Mit diesem Urteil versucht das SG, die Kassenärzte (Vertragsärzte) zu verpflichten, Mitglieder der Gesetzlichen Krankenversicherung (GKV) ausschliesslich unter medizinischen und nicht unter betriebswirtschaftlichen Gesichtspunkten zu behandeln. Es urteilt offenbar unter der Annahme, dass die Solidargemeinschaft der GKV ein Anrecht auf uneigennützige, bis hin zur Selbstaufopferung gehende Tätigkeit der Vertragsärzte hat. Dieses ist der Versuch eines staatlichen Gerichtes, die Vertragsärzte zu Sklaven des Systems der GKV zu machen. Das SG hält das System der GKV für absolut schützenswert, obwohl es schon lange bekannt ist, dass die GKV wegen ihrer Ausdehnung auf ca. 90% der Bevölkerung verfassungswidrig ist (Sodan 1997). Es hängt seine Entscheidung an der Ausübung der Kostenerstattung auf, die damals jedoch gesetzlich erlaubt war (2. NOG) und heute von politischen Parteien (FDP, CDU,CSU) und vom deutschen Ärztetag 2002 in Rostock wieder gefordert wird.

Dabei übersieht das SG, dass niedergelassene Ärzte (Kassenärzte, Vertragsärzte) Freiberufler sind und keinen Vertrag mit den Krankenkassen haben. Sie haben über das Zulassungsverfahren quasi einen ungeschriebenen Arbeitsvertrag mit ihrer jeweiligen Kassenärztlichen Vereinigung (KV). Diese jedoch sieht die angebliche Verpflichtung der Kassenärzte zu uneingeschränkten Kassenleistungen anders: Die KVNo schrieb 1997 in ihren Honorarverteilungsmasstab " Ärztliche Leistungen, die vom einzelnen Vertragsarzt nicht kostendeckend erbracht werden können, müssen von ihm nicht erbracht werden". Ausserdem hat die KVNo - trotz politischen Drucks - ein Disziplinarverfahren gegen Prof. Brökelmann nicht eingeleitet und die Klage der Krankenkassen auf Zulassungsentzug nicht unterstützt.

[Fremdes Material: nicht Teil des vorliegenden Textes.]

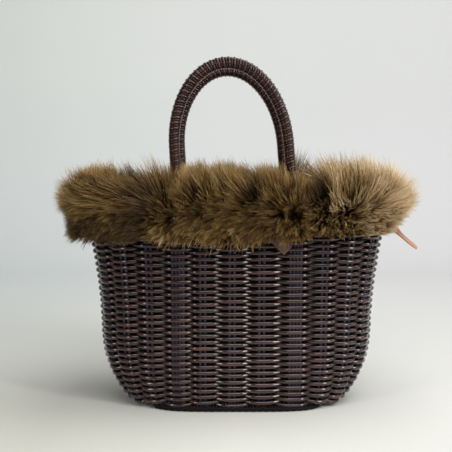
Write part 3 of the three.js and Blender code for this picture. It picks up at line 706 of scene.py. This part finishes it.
# Leather ties. Two flat straps of brown sueded leather, sewn in under the pelts. Their ends stick out from
# under the fur: the front one lies on the weave, and the right one narrows and twists as it hangs free.
tie_width, tie_thickness, tie_points, worn_edge = 11.0, 1.5, 9, 0.3
front_tie_width, front_tie_arc, front_tie_top, front_tie_run = tie_width - 0.4, 26.0, 184.0, 23.0
right_start, right_end = np.array([154.0, -6.0, 189.0]), np.array([187.4, -4.0, 156.4])
right_bow, right_slope = [-1.3, 0, -1.4], [0.69, 0, 0.72]
right_turn = ([0, 0.3, 0.55, 1], [48, 42, 20, 24])
right_narrow = ([0, 0.35, 0.5, 0.9, 1], [1, 0.95, 0.85, 0.75, 0.4])
# Sueding raises a short nap, so the straps are matt and soft. The front one has a darker copy of the leather,
# as painted shade.
tie_leather = raw_leather("Brown sueded leather", [(0.35, "#8d5f45"), (0.65, "#bd8a68")], 0.75)
front_strap_painted_shade = raw_leather(
    "Brown sueded leather, in painted shade", [(0.35, "#3c281e"), (0.65, "#5c4032")], 0.8)


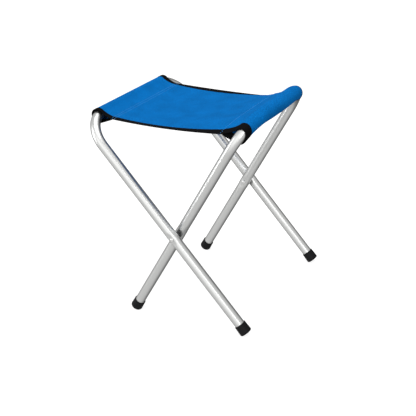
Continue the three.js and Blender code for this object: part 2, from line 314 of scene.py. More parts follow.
class Group:
    """A small helper that adds nodes to a group and joins them up."""

    def __init__(self, name, inputs, outputs):
        self.tree = bpy.data.node_groups.new(name, "ShaderNodeTree")
        for socket, kind, value in inputs:
            made = self.tree.interface.new_socket(socket, in_out="INPUT", socket_type=kind)
            if value is not None:
                made.default_value = value
        for socket, kind in outputs:
            self.tree.interface.new_socket(socket, in_out="OUTPUT", socket_type=kind)
        self.inside = self.tree.nodes.new("NodeGroupInput")
        self.outside = self.tree.nodes.new("NodeGroupOutput")

    def node(self, kind, **settings):
        made = self.tree.nodes.new(kind)
        for key, value in settings.items():
            setattr(made, key, value)
        return made

    def put(self, socket, value):
        if isinstance(value, bpy.types.NodeSocket):
            self.tree.links.new(value, socket)
        else:
            socket.default_value = value

    def math(self, operation, *values):
        made = self.node("ShaderNodeMath", operation=operation)
        for socket, value in zip(made.inputs, values):
            self.put(socket, value)
        return made.outputs[0]


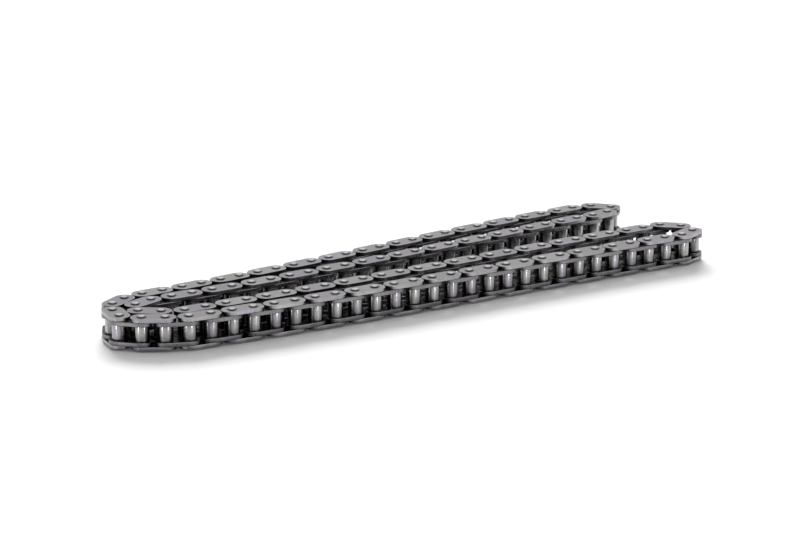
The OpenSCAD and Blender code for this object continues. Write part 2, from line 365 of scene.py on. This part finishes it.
# %% The steel itself
def steel(name, dark, light, bright, rough, grain, wear, casts, turning=0.0):
    """A steel finish. Its colour runs from dark to light with the piece's own
    tone, leans to one of two heat casts, turns bright on rubbed rims and nearly
    black where shade is painted in. grain is (lines per mm, relief in mm,
    stretch), and oil makes some patches smoother and darker.
    spread a reflection along the axis."""
    grain_lines, grain_depth, stretch = grain
    material = bpy.data.materials.new(name)
    material.use_nodes = True
    tree = material.node_tree
    shader = tree.nodes["Principled BSDF"]
    shader.inputs["Metallic"].default_value = 1.0
    lines = node_in(tree, "ShaderNodeGroup", node_tree=GRAIN)
    lines.inputs["Lines per mm"].default_value = grain_lines
    lines.inputs["Stretch"].default_value = stretch
    rim = node_in(tree, "ShaderNodeGroup", node_tree=RIM)
    rim.inputs["Amount"].default_value = wear
    oil = node_in(tree, "ShaderNodeGroup", node_tree=OIL)
    tone = node_in(tree, "ShaderNodeAttribute", attribute_name="tone")

    def blend(a, b, factor, mode="MIX"):
        mix = node_in(tree, "ShaderNodeMix", data_type="RGBA", blend_type=mode)
        for socket, value in ((mix.inputs[0], factor), (mix.inputs[6], a), (mix.inputs[7], b)):
            if isinstance(value, (tuple, float)):
                socket.default_value = (*value, 1.0) if isinstance(value, tuple) else value
            else:
                tree.links.new(value, socket)
        return mix.outputs[2]

    colour = blend(dark, light, tone.outputs["Fac"])
    cast_pick = maths(tree, "FRACT", maths(tree, "MULTIPLY", tone.outputs["Fac"], 7.3))
    cast = blend(casts[0], casts[1], maths(tree, "GREATER_THAN", cast_pick, 0.42))
    colour = blend(colour, cast, 0.45, "MULTIPLY")
    fine = maths(tree, "MULTIPLY", maths(tree, "SUBTRACT", lines.outputs[0], 0.5), 0.5)
    lit = maths(tree, "ADD", fine, 1.0)
    grey = node_in(tree, "ShaderNodeCombineColor")
    for socket in grey.inputs:
        tree.links.new(lit, socket)
    colour = blend(colour, grey.outputs[0], 1.0, "MULTIPLY")
    film = maths(tree, "MULTIPLY", oil.outputs["Film"], 0.45)
    colour = blend(colour, tuple(0.62 * c for c in dark), film)
    colour = blend(colour, bright, rim.outputs["Wear"])
    # Painted shade: nearly black where the rim value is below 0.
    colour = blend(colour, tuple(0.16 * c for c in dark), rim.outputs["Painted shade"])
    tree.links.new(colour, shader.inputs["Base Color"])

    roughness = maths(tree, "ADD", maths(tree, "MULTIPLY", lines.outputs[0], 0.16), rough - 0.08)
    smoother = maths(tree, "MULTIPLY", oil.outputs["Film"], 0.06)
    rougher = maths(tree, "MULTIPLY", oil.outputs["Specks"], 0.07)
    roughness = maths(tree, "SUBTRACT", roughness, smoother)
    roughness = maths(tree, "ADD", roughness, rougher, clamp=True)
    tree.links.new(roughness, shader.inputs["Roughness"])
    bump = node_in(tree, "ShaderNodeBump", Strength=0.35, Distance=grain_depth * MM)
    tree.links.new(lines.outputs[0], bump.inputs["Height"])
    tree.links.new(bump.outputs[0], shader.inputs["Normal"])
    if turning:
        lay = node_in(tree, "ShaderNodeTangent", direction_type="UV_MAP", uv_map="along")
        tree.links.new(lay.outputs[0], shader.inputs["Tangent"])
        shader.inputs["Anisotropic"].default_value = turning
        shader.inputs["Anisotropic Rotation"].default_value = 0.25
    return material


VIOLET, STRAW = (0.93, 0.84, 1.0), (1.0, 0.99, 0.94)
ROLLED, PRESSED = (5.0, 0.008, 0.5), (9.0, 0.004, 0.05)
finish = {
    "outer_plate": steel("outer_plate_steel", dark=(0.30, 0.295, 0.305), light=(0.40, 0.395, 0.405),
                         bright=(0.75, 0.74, 0.76), rough=0.34, grain=ROLLED, wear=0.8,
                         casts=(VIOLET, STRAW)),
    "inner_plate": steel("inner_plate_steel", dark=(0.17, 0.165, 0.17), light=(0.24, 0.235, 0.24),
                         bright=(0.60, 0.59, 0.60), rough=0.32, grain=ROLLED, wear=0.7,
                         casts=(VIOLET, STRAW)),
    "pin": steel("pin_steel", dark=(0.42, 0.415, 0.42), light=(0.52, 0.515, 0.52),
                 bright=(0.80, 0.79, 0.80), rough=0.13, grain=(9.0, 0.002, 0.05), wear=0.9,
                 casts=(STRAW, VIOLET), turning=0.4),
    "bush": steel("bush_steel", dark=(0.20, 0.195, 0.20), light=(0.26, 0.255, 0.26),
                  bright=(0.4, 0.4, 0.4), rough=0.34, grain=PRESSED, wear=0.4,
                  casts=(STRAW, VIOLET)),
    "roller": steel("roller_steel", dark=(0.38, 0.375, 0.385), light=(0.47, 0.465, 0.475),
                    bright=(0.72, 0.71, 0.72), rough=0.24, grain=(9.0, 0.003, 0.04), wear=0.6,
                    casts=(VIOLET, STRAW), turning=0.85),
}
print("finishes:", ", ".join(finish))

# %% [markdown]
# ## Link plates
#
# A link plate is stamped: a flat with round ends, two holes, and an edge that
# tumbling has softened into a narrow bevel. The outline at any inset d is the
# set of points at distance R - d from the line between the two holes, so one
# rule gives the face, the bevel and the wall. Each plate is made as two halves,
# a fan round each hole, that meet on the middle line. Shade is painted into a
# collar round the rivet, onto inward faces and low on the lower plates' walls.

# %% The plate's shape
BEVEL = 0.16 * MM
RIM_WIDTH = 0.22 * MM
COLLAR = 0.5 * MM
ARC_STEPS = 12
MIDDLE_STEPS = 4
# How dark the painted shade is: on faces that look inward, low on the lower plates, and on walls that
# face another run.
SHADE_INSIDE, SHADE_LOW, SHADE_FACED = 1.0, 0.45, 0.85


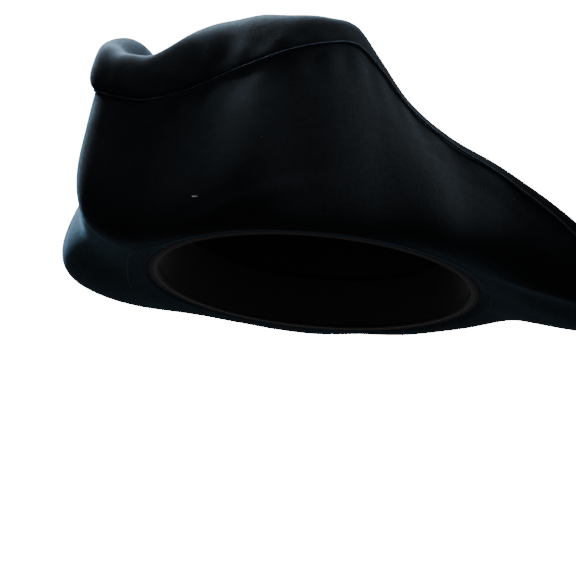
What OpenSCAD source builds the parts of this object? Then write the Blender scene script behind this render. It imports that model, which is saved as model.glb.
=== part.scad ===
// Three-cornered pirate hat: soft velvet over foam, with a padded rolled edge.
// Millimetres. Origin at the centre of the head opening, +Z towards the crown,
// -Y towards the wearer's front, +X towards the wearer's left.

/* [Head opening] */
// Front to back length of the crown seam, outside the crown
seam_length = 210; // [204:1:218]
// Side to side width of the crown seam, outside the crown
seam_width = 176; // [170:1:184]

/* [Crown] */
// Height of the crown above the opening
crown_height = 104; // [94:1:106]
// How much the crown side leans in at the top, measured front and back
crown_taper = 24; // [21:1:30]
// Radius of the round shoulder between side and tip
crown_shoulder = 16; // [12:1:20]

/* [Cloth] */
// Thickness of the velvet
velvet_thickness = 1.2; // [0.8:0.1:1.6]
// Thickness of the foam inside the brim
brim_foam_thickness = 3; // [2:0.2:4]
// Thickness of the foam inside the crown
crown_foam_thickness = 2.4; // [1.6:0.2:3.2]
// Thickness of the lining cloth
lining_thickness = 0.5; // [0.4:0.1:0.8]
// Gap left between cloth layers
layer_gap = 0.04; // [0.03:0.01:0.1]
// Gap between the brim and the crown at their seam
seam_gap = 0.15; // [0.1:0.05:0.3]

/* [Sweatband] */
// Height of the sweatband
sweatband_height = 32; // [24:1:40]
// Thickness of the sweatband
sweatband_thickness = 1.2; // [0.8:0.1:1.6]
// Radius of the bead along the lower edge of the sweatband
sweatband_bead = 1.1; // [0.8:0.1:1.4]

/* [Front point] */
// How far the front point stands out beyond the crown seam
front_reach = 45; // [36:1:54]
// Height of the front point where the roll begins
front_height = 84; // [74:1:92]
// Height of the rolled edge at the front point
front_roll = 35; // [26:1:38]

/* [Left flap] */
// Height of the left flap where the roll begins
left_height = 109; // [96:1:116]
// How far the left flap's upper edge stands off the crown seam above the ear
left_reach = 17; // [14:1:24]
// Height of the rolled edge above the left temple
left_roll = 35; // [28:1:38]

/* [Rear left point] */
// Direction of the rear left point, from the front round to the left
rear_left_direction = 124; // [118:1:130]
// How far the rear left point stands out beyond the crown seam
rear_left_reach = 104; // [88:2:114]
// How far the rear left point droops below the opening
rear_left_droop = 38; // [24:1:44]

/* [Back flap] */
// Height of the back flap's edge
back_height = 40; // [28:1:56]
// How far the back flap's edge stands off the crown seam
back_reach = 37; // [29:1:47]

/* [Rear right point] */
// Direction of the rear right point, from the front round to the left
rear_right_direction = 240; // [234:1:246]
// How far the rear right point stands out beyond the crown seam
rear_right_reach = 100; // [86:2:112]
// Height of the rear right point
rear_right_height = 30; // [16:1:40]

/* [Right flap] */
// Height of the right flap's edge
right_height = 84; // [70:1:94]
// How far the right flap's upper edge stands off the crown seam
right_reach = 58; // [48:1:66]
// How far the lower part of the right flap bellies out
right_belly = 112; // [90:2:116]

/* [Edge] */
// Height of the narrow rolled edge at the rear
narrow_roll = 6; // [5:0.5:8]
// Thickness of the roll as a share of its height
roll_fullness = 0.62; // [0.55:0.01:0.7]
// Radius of the raised seam below the roll
cord_radius = 0.6; // [0.5:0.05:0.9]

/* [Tag fastener] */
// Thickness of the tag fastener left in the brim
barb_thickness = 0.7; // [0.5:0.1:1]
// Length of the tag fastener's bar
barb_length = 3; // [2:0.5:5]

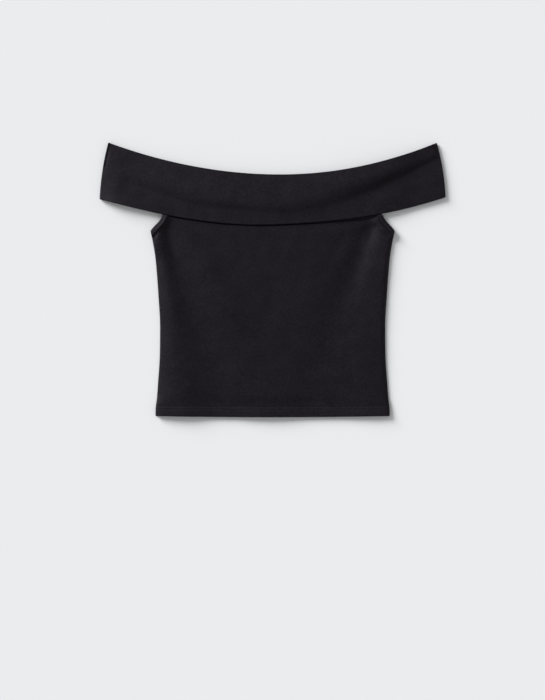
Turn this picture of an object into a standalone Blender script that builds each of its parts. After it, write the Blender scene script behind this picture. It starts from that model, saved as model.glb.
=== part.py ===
"""Off-the-shoulder top in a firm double knit, laid flat on its back.

The wide shoulder band is a strip folded double along its neckline. Its lower
edges close over the upper arms and hold the body panel between them. The body
is a front and a back panel with turned-up hems, and each armhole is bound.
X runs across the top, +Y towards the neckline and +Z up from the surface.
Sizes are in millimetres and become metres when a mesh is made.
"""
from collections import namedtuple

import bpy
import numpy as np

MM = 0.001

# Cloth and seams
CLOTH = 1.1
SEAM_GAP = 0.3
PLY_STEP = CLOTH + SEAM_GAP
FOLD_REACH = PLY_STEP / 2 + CLOTH / 2
LOWEST_PLY = CLOTH / 2

# Shoulder band, seen from above: each edge sags from its two corners to a low point
Bow = namedtuple("Bow", "low_x low_y left_reach left_rise left_power right_reach right_rise right_power")
NECKLINE = Bow(11.0, 166.5, 269.8, 50.5, 1.97, 248.6, 50.5, 2.06)
BAND_LOWER = Bow(-7.0, 87.6, 266.0, 40.6, 1.80, 280.0, 43.8, 2.12)
BAND_END_BULGE = 2.5
BAND_END_RADIUS = 2.4
BAND_END_SEAM = 3.0
BAND_END_LOFT = 0.85
BAND_LOFT_LENGTH = 90.0

# Body panels: half widths from the seam allowance down to the hem
Level = namedtuple("Level", "y half_width")
ARMHOLE = (
    Level(113.0, 169.0), Level(103.2, 171.7), Level(97.0, 174.2),
    Level(90.2, 178.9), Level(83.6, 185.4), Level(75.5, 192.0),
)
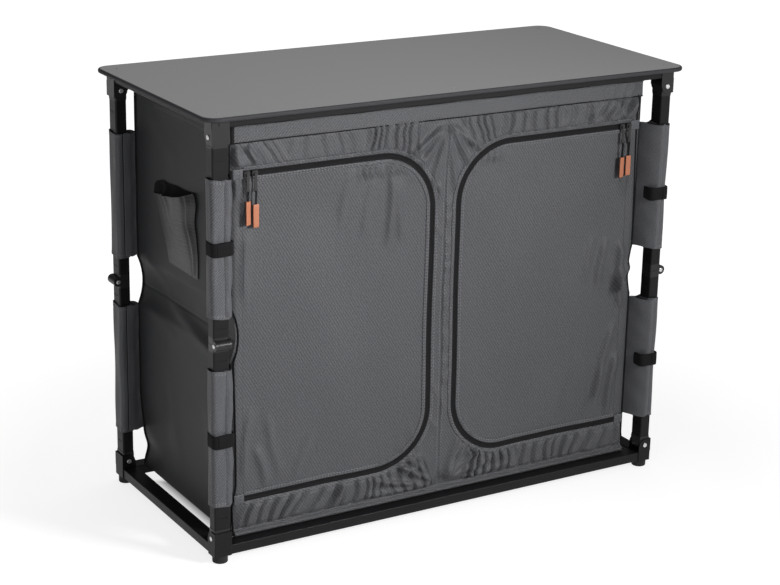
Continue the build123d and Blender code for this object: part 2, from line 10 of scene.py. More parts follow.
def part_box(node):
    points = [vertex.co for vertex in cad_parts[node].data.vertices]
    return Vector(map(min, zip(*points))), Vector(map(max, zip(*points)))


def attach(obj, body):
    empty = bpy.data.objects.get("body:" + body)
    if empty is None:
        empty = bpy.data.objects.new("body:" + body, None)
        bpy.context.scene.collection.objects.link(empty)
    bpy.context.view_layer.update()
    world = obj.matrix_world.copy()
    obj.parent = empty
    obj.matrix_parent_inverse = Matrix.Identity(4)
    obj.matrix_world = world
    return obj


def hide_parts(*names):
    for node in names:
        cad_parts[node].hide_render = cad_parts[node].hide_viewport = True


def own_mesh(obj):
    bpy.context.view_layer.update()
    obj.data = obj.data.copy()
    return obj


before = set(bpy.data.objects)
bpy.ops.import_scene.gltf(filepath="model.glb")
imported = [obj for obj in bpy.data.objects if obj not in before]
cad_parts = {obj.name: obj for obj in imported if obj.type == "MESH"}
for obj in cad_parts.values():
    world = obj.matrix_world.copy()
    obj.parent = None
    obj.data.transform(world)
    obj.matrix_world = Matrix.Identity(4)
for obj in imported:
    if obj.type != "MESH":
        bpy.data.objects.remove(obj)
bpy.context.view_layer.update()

Das SG Köln berücksichtigt in seinem Urteil nicht, dass es sich im vorliegenden Fall um ambulante Operationen handelte, die nicht im Sicherstellungsauftrag der KVen enthalten sind, also auch nicht zum "Kernbereich" der kassenärztlichen Versorgung gehören. Es geht über die Urteile des BSG hinaus, wenn es postuliert, dass ein Vertragarzt sämtliche, im EBM abrechenbare Leistungen, die er u.a. Privatpatientinnen anbietet, ohne Rücksicht auf betriebswirtschaftliche Notwendigkeiten, anbieten muss. Es lässt ausser Acht, dass keine einzige der operierten Patientinnen sich beschwert hatte; im Gegenteil, dem Berufungsausschuss lag u.a. die schriftliche Äusserung einer operierten Patientin vor, die sich darüber beklagte, die Krankenkasse würde unterstellen, dass sie in die Entscheidung zur Kostenerstattung gedrängt worden sei.

Aus allem wird deutlich, dass es sich um ein politisches Urteil handelt: Es ging den Krankenkassen ( ) und dem Sozialgericht darum, einen vermeintlichen Systemgegner durch ein Berufsverbot zu schädigen und kalt zu stellen, quasi als abschreckendes Beispiel für viele Vertragsärzte, die heute Kostenerstattung praktizieren.

Mit diesem Urteil verletzt das SG Grundrechte der freiberuflich tätigen niedergelassenen Ärzte, u.a. das Recht auf freie Berufsausübung, und macht sie ohne Gesetzesgrundlage per Gerichtsbeschluss zu Sklaven der GKV. Es verletzt europäisches Recht, denn niedergelassene Ärzte sind Unternehmer (EuGH C-180/98 – C-184/98 ), denen nach Artikel 16 der Charta der Grundrechte der Europäischen Union alle Unternehmerrechte zustehen. Es verletzt ausserdem europäisches Kartellrecht, indem es halbstaatliche Monopole wie die GKV, die ebenfalls als Unternehmen eingestuft werden müssen( siehe ), gegen freie Unternehmer unterstützt.